The paper entitled “OFScheduler: A Dynamic Network Optimizer for MapReduce in Heterogeneous Cluster” [9] by Zhao Li, Yao Shen, Bin Yao, and Minyi Guo proposed a new dynamic network optimizer called OFScheduler for heterogeneous clusters to relieve the network traffic during the execution of MapReduce jobs. The proposed optimizer tags different types of traffic and utilize the Openflow to adjust transfers of flows dynamically. When evaluated in a simulator and an OpenFlow testbed, the proposed optimizer has a significant effect on increasing bandwidth utilization and improving the performance of MapReduce by 24–63 % for most of jobs in a multi-path heterogeneous cluster.

In the paper entitled “An Adaptive Sampling Mechanism for Partitioning in MapReduce” [10], Kenn Slagter, Ching-Hsien Hsu, and Yeh-Ching Chung propose an adaptive sampling mechanism for total order partitioning that can reduce memory consumption whilst partitioning with a trie-based sampling mechanism (ATrie). The performance of the proposed algorithm is compared to a state of the art trie-based partitioning system (ETrie). and show the proposed mechanism is more adaptive and more memory efficient than previous implementations while uses 2.43 times less memory for case insensitive email addresses, and uses 1024 times less memory for birthdates compared to that of a 2-level ETrie.

In the paper “Data Reduction Analysis for Climate Data Sets” [11], Songbin Liu, Xiaomeng Huang, Haohuan Fu, Guangwen Yang, and Zhenya Song study the potential benefit of data reduction for climate data by investigating a total of 46.5 TB climate data sets, including 3 observation data sets (14.1 TB) and 3 climate model output data sets (32.4 TB). Five different data compression algorithms and two types of content deduplication mechanisms are applied to these data sets to study the possible data reduction effectiveness. Further more, the compressibility of different climate component data is also examined. They find that the compression method LCFP can provide the best compression ratio; however, its throughputs, especially the inflate throughputs are much lower than all the others.

The paper entitled “Inaccuracy in Private BitTorrent Measurements” [12] by Hai Jin, Honglei Jiang, Shadi Ibrahim, and Xiaofei Liao investigates the accuracy of previous measurement studies on PT sites, while emphasizing the incentive rules employed and the interplay between these rules and corresponding objective factors. They evaluate the behavior regulation policies of the front-end website and the tracker and examine the semantics of provided data, and design a new crawling methodology and conducted a large-scale measurement study across four representative PT sites over a year. Their study offers fundamental insights into designing an accurate methodology when conducting measurement studies on PT sites.

5 Conclusions

All of the above papers address either original research in network and parallel computing or cloud and big data, or propose novel application models in the various parallel and distributed computing fields. They also trigger further related research and technology improvements in application of parallel computing and cloud services.

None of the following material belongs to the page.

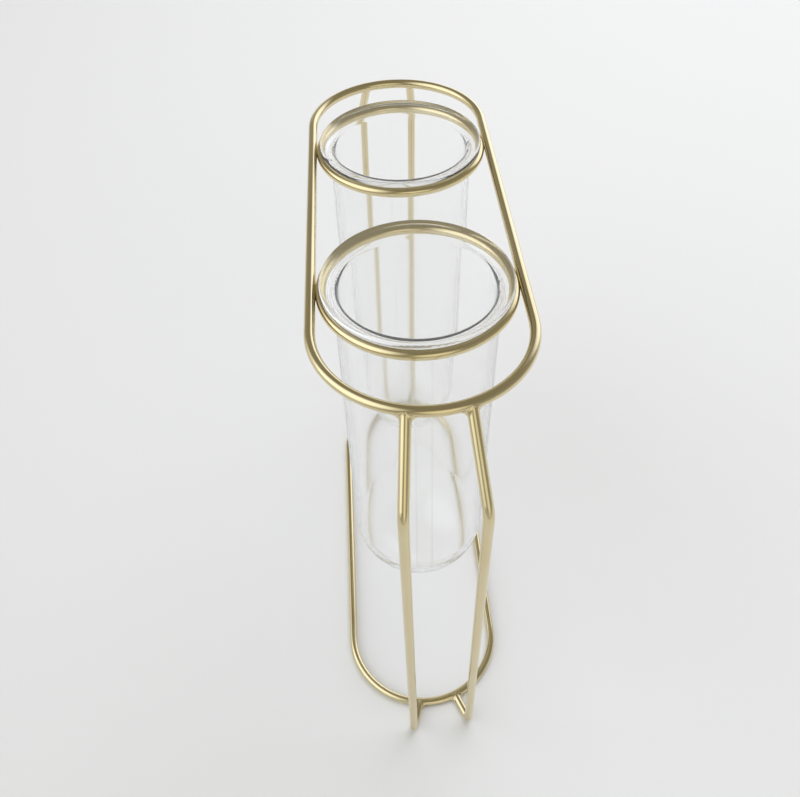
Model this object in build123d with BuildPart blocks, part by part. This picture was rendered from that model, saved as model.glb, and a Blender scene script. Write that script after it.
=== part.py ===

This special issue serves as a landmark source for education, information, and reference to professors, researchers and graduate students interested in updating their knowledge about or active in network/parallel computing, cloud computing and management, and novel application models for distributed systems.

The guest editors would like to express sincere gratitude to Prof. Alex Nicolau, the Editor-in-Chief of the International Journal on Parallel Programming, for giving us a chance to host this Special Issue. In addition, we are deeply indebted to program committee of NPC 2013 for their dedication and expert work in reviewing and shepherd these papers, the NPC Steering Committee for their guidance. Last but not least, we are grateful to all authors for their contributions and for undertaking two-cycle revisions of their manuscripts, without which this special issue could not have been produced. We hope that this special issue will be a good addition to the area of next generation Network and Parallel Computing.